It’s freezing in the Northeast this week. Specifically, it’s freezing here in the city. Seeing as how it’s January, not a surprise, but that doesn’t make it any more pleasant. This is the time of year when Mrs Fringe wakes up and says a prayer of thanks to the inventor of long underwear, quickly followed by a daydream about Bora Bora.
Layer up, take the dogs for a walk, come back home and work intricate algebraic equations trying to determine how many layers it makes sense to remove when I have to go back out to take Flower Child to school in 30 minutes.
Shouldn’t be too much of a problem, right? Put on 50 layers and stop whining. Come on over to my apartment, sit down, I’ll make you a cup of coffee and you’ll defrost in no time. In fact, you’ll defrost so quickly your fingers and toes will experience a lovely burning tingle before you register you aren’t numb anymore. Then your nose will plug and buzz from the dry heat being pumped up at outrageous levels through the radiators. You’ll start to shift uncomfortably on the couch, as beads of sweat pop up, try to roll freely down your lumps and bumps, but instead get trapped by the aforementioned long underwear. We’ll engage in some witty repartee.
You’ll say, “Holy shit! It’s hot in here.”
I’ll agree, try to explain that these tall buildings send a tremendous amount of heat in the winter in order for the heat to reach the top floors; and to make life bearable for the senior citizens who live on those top floors, with their thin skin, all alone in their four bedroom apartments. “Would you like me to open the terrace door a little wider for some fresh air?”
Three minutes will pass, you’ll be on the couch doing what looks like the pee dance once more, look miserably at the open terrace door when the sweat under your bra line freezes the wire to your skin, and wonder if it would be unreasonable to ask me to close it a little.
Two more minutes will pass, you’ll mumble something, unable to think of and verbalize a coherent excuse in your stupor, then you’ll stumble out the door.
I will do what looks like a happy dance when the door closes, but is actually a contortionist act, removing several layers.
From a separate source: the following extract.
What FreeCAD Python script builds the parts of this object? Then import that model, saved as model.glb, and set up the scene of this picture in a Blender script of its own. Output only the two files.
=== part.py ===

Cooler, and gives me access to scratch, scratch, scratch at my skin, the dryness from the indoor heat leaves me itching like a 3 year old with chicken pox. I decide it’s just as reasonable to scratch off the top 8 layers of skin as it is to take off the top 8 layers of cold weather gear.
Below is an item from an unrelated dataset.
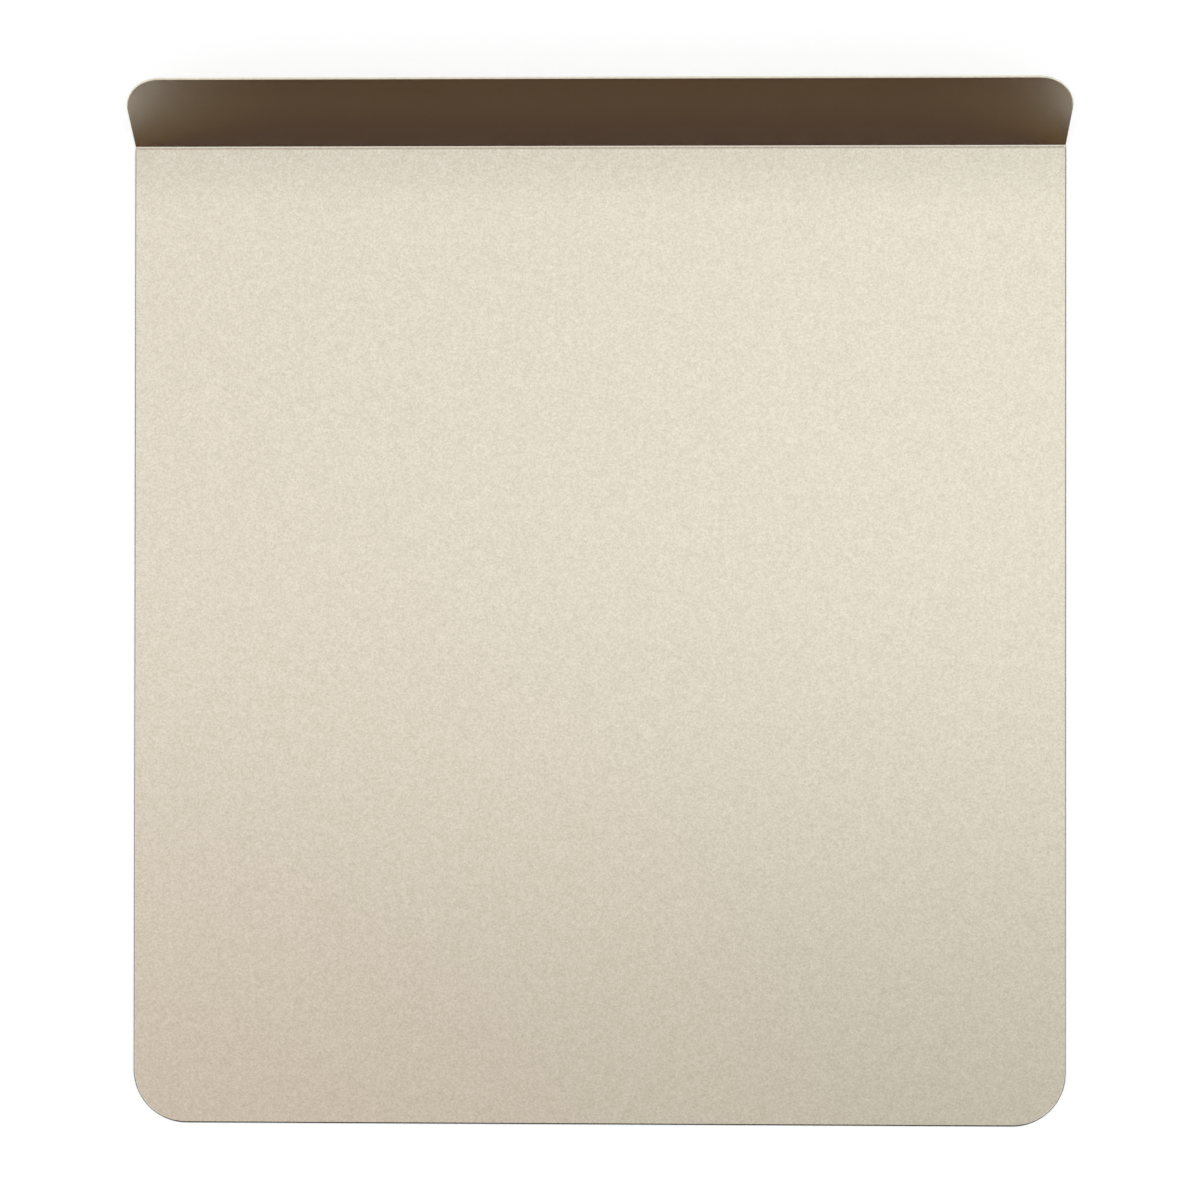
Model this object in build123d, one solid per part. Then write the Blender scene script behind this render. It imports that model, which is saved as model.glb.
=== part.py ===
from build123d import *

import os
from math import radians

# A rimless cookie sheet: one blank of sheet metal whose back edge is folded up as a grip,
# with a baked-on non-stick coat on its baking face and another on its underside.
# Sizes are in millimetres and angles in degrees.
# X runs across the sheet, Y from the open front edge back to the grip, and Z up.
# The origin is the middle of the sheet's footprint, on the surface that it rests on.

# The blank, as it is cut and before it is folded
blank_width = 355.6
blank_length = 406.4
steel_thickness = 1.0
front_corner_radius = 20.0
grip_corner_radius = 14.6

# The cut edge is rolled over from both faces, and this narrow land is left between the rounds
edge_land = 0.2

# The fold that lifts the grip. Its inner radius is on the baking face.
fold_angle = 52.0
fold_inner_radius = 2.0
grip_length = 32.0

# How deep below the inner face the folded metal keeps its length
neutral_share = 0.42

# Each sprayed and baked coat. The two meet half way up the steel's cut edge.
coat_thickness = 0.04

# What the sizes above give
fold_outer_radius = fold_inner_radius + steel_thickness
fold_allowance = radians(fold_angle) * (fold_inner_radius + neutral_share * steel_thickness)
flat_length = blank_length - fold_allowance - grip_length
steel_edge_round = (steel_thickness - edge_land) / 2
coat_edge_round = steel_edge_round + coat_thickness
meeting_level = steel_thickness / 2

# The ways that the grip and the middle of the fold face. The broad faces of one side, which are
# its flat, its fold and its grip, all lean less than half a right angle from the latter.
grip_normal = Vector(0, 0, 1).rotate(Axis.X, fold_angle)
fold_normal = Vector(0, 0, 1) + grip_normal
broad_face_lean = 45.0


def folded_profile(low, high, growth):
    """The folded sheet seen from its side, between two levels above the steel's underside."""
    with BuildSketch(Plane.YZ) as profile:
        with BuildLine():
            flat = Line((-growth, low), (flat_length, low))
            fold = JernArc(flat @ 1, flat % 1, fold_outer_radius - low, fold_angle)
            Line(fold @ 1, fold @ 1 + (fold % 1) * (grip_length + growth))
            offset(amount=high - low, side=Side.LEFT)
        make_face()
    return profile.sketch


def folded_plate(low, high, growth):
    """The folded blank between two levels, with its whole outline grown outwards."""
    plate = extrude(folded_profile(low, high, growth), blank_width / 2 + growth, both=True)
    plate = fillet(plate.edges().filter_by(Axis.Z), front_corner_radius + growth)
    grip_axis = Axis((0, 0, 0), grip_normal)
    return fillet(plate.edges().filter_by(grip_axis), grip_corner_radius + growth)


def rolled_edge(plate, facing, radius):
    """Round the plate's outline on the side that faces one way, right round and over the fold."""
    broad_faces = plate.faces().filter_by(
        lambda face: face.normal_at().get_angle(facing) < broad_face_lean
    )
    broad_edges = broad_faces.edges()
    outline = broad_edges.filter_by(lambda edge: broad_edges.count(edge) == 1)
    return fillet(outline, radius)


def formed_sheet():
    """The folded steel, rounded along its cut edge on both faces."""
    plate = folded_plate(0, steel_thickness, 0)
    plate = rolled_edge(plate, fold_normal, steel_edge_round)
    return rolled_edge(plate, -fold_normal, steel_edge_round)


def baking_face_coat(steel):
    """The coat on the baking face, which wraps the upper part of the cut edge."""
    skin = folded_plate(meeting_level, steel_thickness + coat_thickness, coat_thickness)
    return rolled_edge(skin, fold_normal, coat_edge_round) - steel


def underside_coat(steel):
    """The coat on the underside, which wraps the rest of the cut edge."""
    skin = folded_plate(-coat_thickness, meeting_level, coat_thickness)
    return rolled_edge(skin, -fold_normal, coat_edge_round) - steel


steel = formed_sheet()
parts = {
    "formed_sheet": steel,
    "baking_face_coat": baking_face_coat(steel),
    "underside_coat": underside_coat(steel),
}

# Bring the middle of the footprint to the origin and the underside to the floor
footprint = Compound(list(parts.values())).bounding_box()
to_origin = Location((0, -footprint.center().Y, -footprint.min.Z))

os.makedirs("parts", exist_ok=True)
for name, part in parts.items():
    export_step(part.moved(to_origin), f"parts/{name}.step")
    print(name, "volume", round(part.volume), "mm3")
print("flat length", round(flat_length, 2), "overall", footprint.size)
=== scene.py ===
# %% [markdown]
# # A folded cookie sheet
#
# This lesson dresses a rimless cookie sheet. The real one is a single blank of thin steel with its
# back edge folded up as a grip, and it is coated all over in a satin champagne non-stick.
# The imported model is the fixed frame: it says where each piece is and how large it is.

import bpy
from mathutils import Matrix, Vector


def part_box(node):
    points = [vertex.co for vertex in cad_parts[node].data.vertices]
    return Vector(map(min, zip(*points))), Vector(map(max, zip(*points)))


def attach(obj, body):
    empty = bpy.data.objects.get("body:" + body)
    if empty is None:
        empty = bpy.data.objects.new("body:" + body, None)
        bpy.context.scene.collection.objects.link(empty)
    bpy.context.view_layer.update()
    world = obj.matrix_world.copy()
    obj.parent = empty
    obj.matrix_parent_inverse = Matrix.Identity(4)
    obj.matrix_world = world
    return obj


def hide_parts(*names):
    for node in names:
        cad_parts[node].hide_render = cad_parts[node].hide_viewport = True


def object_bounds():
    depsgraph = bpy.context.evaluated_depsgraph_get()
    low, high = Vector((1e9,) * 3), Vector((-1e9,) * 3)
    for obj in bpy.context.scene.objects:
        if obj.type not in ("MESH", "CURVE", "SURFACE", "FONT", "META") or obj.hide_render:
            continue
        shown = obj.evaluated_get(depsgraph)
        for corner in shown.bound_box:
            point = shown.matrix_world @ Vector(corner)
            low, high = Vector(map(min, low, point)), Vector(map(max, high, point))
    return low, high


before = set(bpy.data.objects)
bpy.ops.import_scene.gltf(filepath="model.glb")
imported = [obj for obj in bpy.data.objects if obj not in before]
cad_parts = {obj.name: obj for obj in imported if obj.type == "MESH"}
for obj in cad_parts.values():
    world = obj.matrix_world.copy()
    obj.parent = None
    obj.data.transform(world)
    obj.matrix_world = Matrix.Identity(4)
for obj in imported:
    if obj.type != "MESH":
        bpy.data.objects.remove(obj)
cad_low, cad_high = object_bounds()
print("pieces in the frame:", sorted(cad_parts))

# %% [markdown]
# ## Units
#
# Blender counts in metres here, and a drawing of sheet metal in millimetres. One value turns the one
# into the other, so that every size of the sheet reads as it would on the drawing. The sizes of the
# room round it stay in metres.

# %% Units
import math

import bmesh
import bpy

mm = 0.001
shown_digits = 2


def in_mm(*lengths):
    """Lengths as the rounded numbers that a drawing would show. Adding 0 clears a minus zero."""
    return [round(length / mm, shown_digits) + 0 for length in lengths]


print("overall, mm:", in_mm(*(cad_high - cad_low)))

# %% [markdown]
# ## The sizes of the folded sheet
#
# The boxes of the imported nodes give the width, the front edge, the levels of the steel and how thick
# the coats are. A box cannot give the inside of a fold or the radius of a corner, so those few sizes
# are written here as the press tool would have them.

# %% Sizes of the blank and its fold
steel_low, steel_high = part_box("formed_sheet")

steel_thickness = 1.0 * mm
front_corner_radius = 20.0 * mm
grip_corner_radius = 14.6 * mm
edge_land = 0.2 * mm
blank_length = 406.4 * mm
grip_length = 32.0 * mm
fold_inner_radius = 2.0 * mm
fold_degrees = 52.0
neutral_share = 0.42

blank_half_width = (steel_high.x - steel_low.x) / 2
coat_thickness = steel_low.z - cad_low.z
steel_edge_round = (steel_thickness - edge_land) / 2
coat_edge_round = steel_edge_round + coat_thickness
fold_angle = math.radians(fold_degrees)
fold_outer_radius = fold_inner_radius + steel_thickness
neutral_radius = fold_inner_radius + neutral_share * steel_thickness
fold_allowance = fold_angle * neutral_radius
flat_length = blank_length - grip_length - fold_allowance
print("coat and flat, mm:", in_mm(coat_thickness, flat_length))

# %% [markdown]
# ## Folding a flat sheet
#
# A press brake keeps every line across the sheet straight and only turns it about the fold. So the
# whole shape follows from one rule: a place on the flat blank, given by its distance from the front
# edge and its level above the steel's underside, goes to one place on the folded sheet.
# Modelling the blank flat and folding each point keeps the coats exactly concentric in the bend,
# which a bevel or a lattice would not.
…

Oh yeah, now I’m feeling comfortable. I make a cup of tea, dance around in my long johns because it’s silly, and then have a productive hour or two where I write. Time to layer up and walk the dogs again. The cold air in the lobby feels great by the time I get off the elevator. Sadly, standing outside in 11 degree temps while the dogs sniff around, not so great. Bring the dogs back up, take off layers, half an hour or so to putter, or clean, make a shopping list or call in med refills. Put layers on, go to the grocery store. Come home, top few layers off, put groceries away.
Layers on, walk to the school to pick up Flower Child. Grateful for the fur hat I got from my mother. Yes, yes, fur is bad, it isn’t politically correct, but it is warm. Arrive at school, wonder if my fingers are in fact frostbitten. Get the girl, walk to the train station, look enviously at the lady hailing a cab in a full length mink. Go down the steps, wait for train on the 500 degree platform. Get home to the 87 degree apartment, rip off layers from myself and the girl. Make her hot chocolate and assess if her temperature is coming back up to her normal range within a reasonable time frame. Do what needs to be done, homework, dinner prep, etc.
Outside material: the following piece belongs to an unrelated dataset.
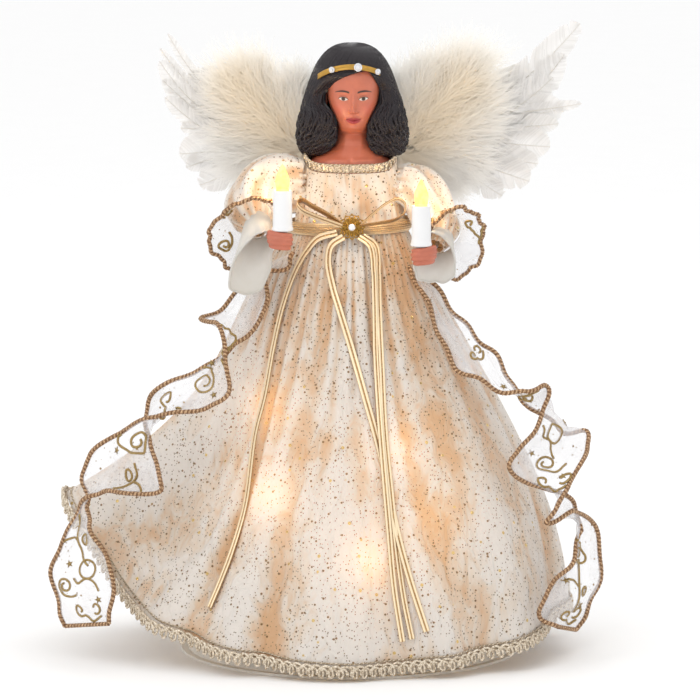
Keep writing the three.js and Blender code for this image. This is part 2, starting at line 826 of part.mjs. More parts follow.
for (const [name, arm] of Object.entries(ARMS)) {
  add(`arm_wire_${name}`, wire(arm.bone, SHOULDER.wire, 18, 6), WIRE);
  add(`sleeve_${name}`, sheath(14, 5, 1.4, along(arm.sleeve, arm.radii)), SATIN);
  add(`sleeve_ruffle_${name}`, sheath(16, 2, 1, flounce(arm.ruffleFrom, arm.ruffleTo)), ORGANZA);
  add(`cuff_${name}`, sheath(14, 2, 1, flounce(arm.cuffFrom, arm.cuffTo)), IVORY);
  add(`hand_${name}`, handShape(arm), SKIN);

  const tube = turned(
    [
      [0, -CANDLE.spigotLength],
      [CANDLE.spigot, -CANDLE.spigotLength],
      [CANDLE.spigot, 0],
      [CANDLE.radius + 0.5, 0],
      [CANDLE.radius, 3],
      [CANDLE.radius, CANDLE.height],
      [CANDLE.bore, CANDLE.height],
      [CANDLE.bore, CANDLE.height - FLAME.baseLength - 2],
      [0, CANDLE.height - FLAME.baseLength - 2],
    ],
    14,
  );
  add(`candle_${name}`, tube, WHITE_PLASTIC).position.set(...arm.candle);

  const flame = turned(
    [
      [0, -FLAME.baseLength],
      [FLAME.base, -FLAME.baseLength],
      [FLAME.base, 1],
      [FLAME.radius, 4.5],
      [FLAME.radius * 0.72, 8.5],
      [FLAME.radius * 0.25, FLAME.height - 1],
      [0, FLAME.height],
    ],
    12,
  );
  const [x, y, z] = arm.candle;
  add(`flame_bulb_${name}`, flame, LAMP_GLASS).position.set(x, y, z + CANDLE.height);
}

// ---- Wings ----
// A plate on the back carries a pair of upright knuckles, one for each wing's wire stem.
const backPlate = new THREE.BoxGeometry(34, 2.4, 22).translate(0, HINGE.y - 4.6, 247);
function knuckle(side) {
  const { x, y, bottom, top } = HINGE;
  const height = top - bottom;
  const barrel = new THREE.CylinderGeometry(HINGE.knuckle, HINGE.knuckle, height, 12);
  const web = new THREE.BoxGeometry(3, 3, height).translate(side * x, y - 3, (bottom + top) / 2);
  return joined(barrel.rotateX(Math.PI / 2).translate(side * x, y, (bottom + top) / 2), web);
}
function stemHole(side) {
  const hole = new THREE.CylinderGeometry(HINGE.wire + 0.45, HINGE.wire + 0.45, 60, 10);
  return hole.rotateX(Math.PI / 2).translate(side * HINGE.x, HINGE.y, HINGE.bottom);
}
add(
  "wing_mount",
  cut(joined(backPlate, knuckle(-1), knuckle(1)), stemHole(-1), stemHole(1)),
  WHITE_PLASTIC,
);

// A wing lies in a plane that leans back as it goes out. Its own x runs outwards from the stem.
const WING_LEAN = radians(7);
const WINGS = {
  left: {
    side: -1,
    tips: [[104, 321], [109, 312], [105, 292], [97, 271], [92, 251], [79, 234]],
    down: { x: 42, z: 283, halfWidth: 34, halfHeight: 37 },
  },
  right: {
    side: 1,
    tips: [[128, 324], [126, 313], [122, 297], [128, 281], [115, 267], [105, 251], [89, 234]],
    down: { x: 46, z: 280, halfWidth: 38, halfHeight: 40 },
  },
};
const QUILL_ROOT = { x: 25, z: 264 };

// One long feather: a leaf outline from near the stem to its tip.
function quill([tipX, tipZ], halfWidth, depth) {
  const from = new THREE.Vector2(QUILL_ROOT.x, QUILL_ROOT.z);
  const to = new THREE.Vector2(tipX, tipZ);
  const way = to.clone().sub(from);
  const side = new THREE.Vector2(-way.y, way.x).normalize().multiplyScalar(halfWidth);
  const at = (share, across) => from.clone().addScaledVector(way, share).addScaledVector(side, across);
  const leaf = new THREE.Shape();
  leaf.moveTo(...at(0, 0.5));
  leaf.lineTo(...at(0, -0.5));
  leaf.lineTo(...at(0.4, -0.9));
  leaf.lineTo(...at(0.8, -1));
  leaf.lineTo(...at(0.95, -0.6));
  leaf.lineTo(...at(1, 0));
  leaf.lineTo(...at(0.95, 0.6));
  leaf.lineTo(...at(0.8, 1));
  leaf.lineTo(...at(0.4, 0.9));
  return new THREE.ExtrudeGeometry(leaf, { depth, bevelEnabled: false, curveSegments: 1 });
}

const LAYER = { down: 0.5, quills: 9, quillDepth: 1.2, backing: 10.7, backingDepth: 1.4, stem: 13.8 };
for (const [name, wing] of Object.entries(WINGS)) {
  const { side, tips, down } = wing;
  // Wing space: x outwards, y up, z towards the front; mirrored for the left wing.
  const place = (geometry) => {
    geometry.rotateX(Math.PI / 2);
    geometry.rotateZ(WING_LEAN);
    if (side < 0) geometry.scale(-1, 1, 1);
    return closed(geometry.translate(side * HINGE.x, HINGE.y, 0));
  };
  const layer = (geometry, front) => place(geometry.translate(-HINGE.x, 0, -front));

  const blades = tips.map((tip) => quill(tip, 9, LAYER.quillDepth));
  add(`primary_feathers_${name}`, layer(joined(...blades), LAYER.quills + LAYER.quillDepth), FEATHER);

  const card = tips.map(([x, z]) => quill([mix(x, 30, 0.3), mix(z, 270, 0.3)], 6, LAYER.backingDepth));
  add(`wing_backing_${name}`, layer(joined(...card), LAYER.backing + LAYER.backingDepth), FOAM);

  const fluff = new THREE.SphereGeometry(1, 14, 8);
  const spot = fluff.attributes.position;
  for (let k = 0; k < spot.count; k++) {
    const turn = Math.atan2(spot.getY(k), spot.getX(k));
    const lobes = 1 + 0.05 * Math.cos(7 * turn);
    const width = spot.getX(k) * down.halfWidth * lobes;
    const height = spot.getY(k) * down.halfHeight * lobes;
    spot.setXYZ(k, down.x + width, down.z + height, spot.getZ(k) * 4);
  }
  add(`down_feathers_${name}`, layer(fluff, LAYER.down + 4), DOWN);

  const bend = (x, z) => {
    const reach = x - HINGE.x;
    const back = LAYER.stem * Math.min(1, reach / 5);
    const lean = [Math.cos(WING_LEAN), Math.sin(WING_LEAN)];
    const shiftX = side * (HINGE.x + reach * lean[0] - back * lean[1]);
    return [shiftX, HINGE.y + reach * lean[1] + back * lean[0], z];
  };
  const stem = [
    [side * HINGE.x, HINGE.y, HINGE.bottom - 1],
    [side * HINGE.x, HINGE.y, HINGE.top - 3],
    [side * HINGE.x, HINGE.y, HINGE.top + 2],
    bend(16, 258),
    bend(24, 264),
    bend(42, 278),
    bend(60, 292),
  ];
  add(`wing_wire_${name}`, wire(stem, HINGE.wire, 22, 6), WIRE);
}

export default angel;
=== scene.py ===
"""A lighted treetop angel: satin gown, organza cascades, feather wings, candles and a moulded bust."""
import math

import bpy
import numpy as np
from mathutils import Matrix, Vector


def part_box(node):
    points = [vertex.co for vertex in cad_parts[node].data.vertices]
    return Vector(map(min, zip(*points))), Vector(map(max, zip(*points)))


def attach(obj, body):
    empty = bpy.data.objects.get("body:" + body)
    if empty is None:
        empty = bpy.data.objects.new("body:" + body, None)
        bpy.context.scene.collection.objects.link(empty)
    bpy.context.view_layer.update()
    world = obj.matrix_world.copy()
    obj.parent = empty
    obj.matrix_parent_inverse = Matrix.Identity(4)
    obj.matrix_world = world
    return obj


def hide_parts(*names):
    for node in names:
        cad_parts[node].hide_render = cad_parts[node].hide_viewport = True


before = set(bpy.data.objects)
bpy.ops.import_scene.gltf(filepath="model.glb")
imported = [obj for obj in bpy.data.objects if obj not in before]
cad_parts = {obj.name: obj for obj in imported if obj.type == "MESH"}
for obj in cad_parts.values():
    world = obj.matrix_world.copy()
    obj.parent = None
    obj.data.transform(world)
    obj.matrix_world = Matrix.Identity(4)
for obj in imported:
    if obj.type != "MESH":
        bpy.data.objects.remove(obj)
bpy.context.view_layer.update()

# Shapes are written in millimetres from the foot of the support cone's axis, the front at -Y.
MM = 0.001
cone_low, cone_high = (np.array(corner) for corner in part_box("support_cone"))
AXIS = np.array([(cone_low[0] + cone_high[0]) / 2, (cone_low[1] + cone_high[1]) / 2, cone_low[2]])
SIDES = {"left": -1, "right": 1}
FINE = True


def centre_of(node):
    low, high = (np.array(corner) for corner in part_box(node))
    return ((low + high) / 2 - AXIS) / MM


def top_of(node):
    return (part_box(node)[1][2] - AXIS[2]) / MM


# ---------------------------------------------------------------- curves and vectors
def vec(*values):
    return np.array(values, float)


def mix(a, b, t):
    return a + (b - a) * t


def step_up(x, low, high):
    """0 below low, 1 above high, smooth between."""
    t = np.clip((x - low) / (high - low), 0, 1)
    return t * t * (3 - 2 * t)


def unit(v):
    v = np.asarray(v, float)
    return v / np.maximum(np.linalg.norm(v, axis=-1, keepdims=True), 1e-9)


def outward(turn):
    """The level direction out from the axis: 0 is the front, a quarter turn the right side."""
    turn = np.asarray(turn, float)
    return np.stack([np.sin(turn), -np.cos(turn), np.zeros_like(turn)], -1)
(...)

Oh look, it’s time to walk another dog. Layers back on, trek to pick up the dog, walk along the edge of the park. I eye the dog, and ponder how I would look in a mutt coat. Is there enough for a hood? This hat isn’t a really good fur, and doesn’t sit too snug, so the frigid air is wrapping an ace bandage of dried sweat from the overly hot apartment around my head. Time to walk home. By now my brain is frozen, and I’m hallucinating a polar bear. You know the sweet, sad one from the Central Park Zoo, lives on Prozac? I’m ready to disembowel said polar bear with the daggers that are my icicle fingers, and drape myself head to toe with the still steaming skin.
Go home, do the evening thing, alternate sweating with standing shivering on the terrace, unwilling to strip down to the long johns yet, because I still have to walk my dogs for the night. Dog poop is super easy to pick up when it comes out already frozen.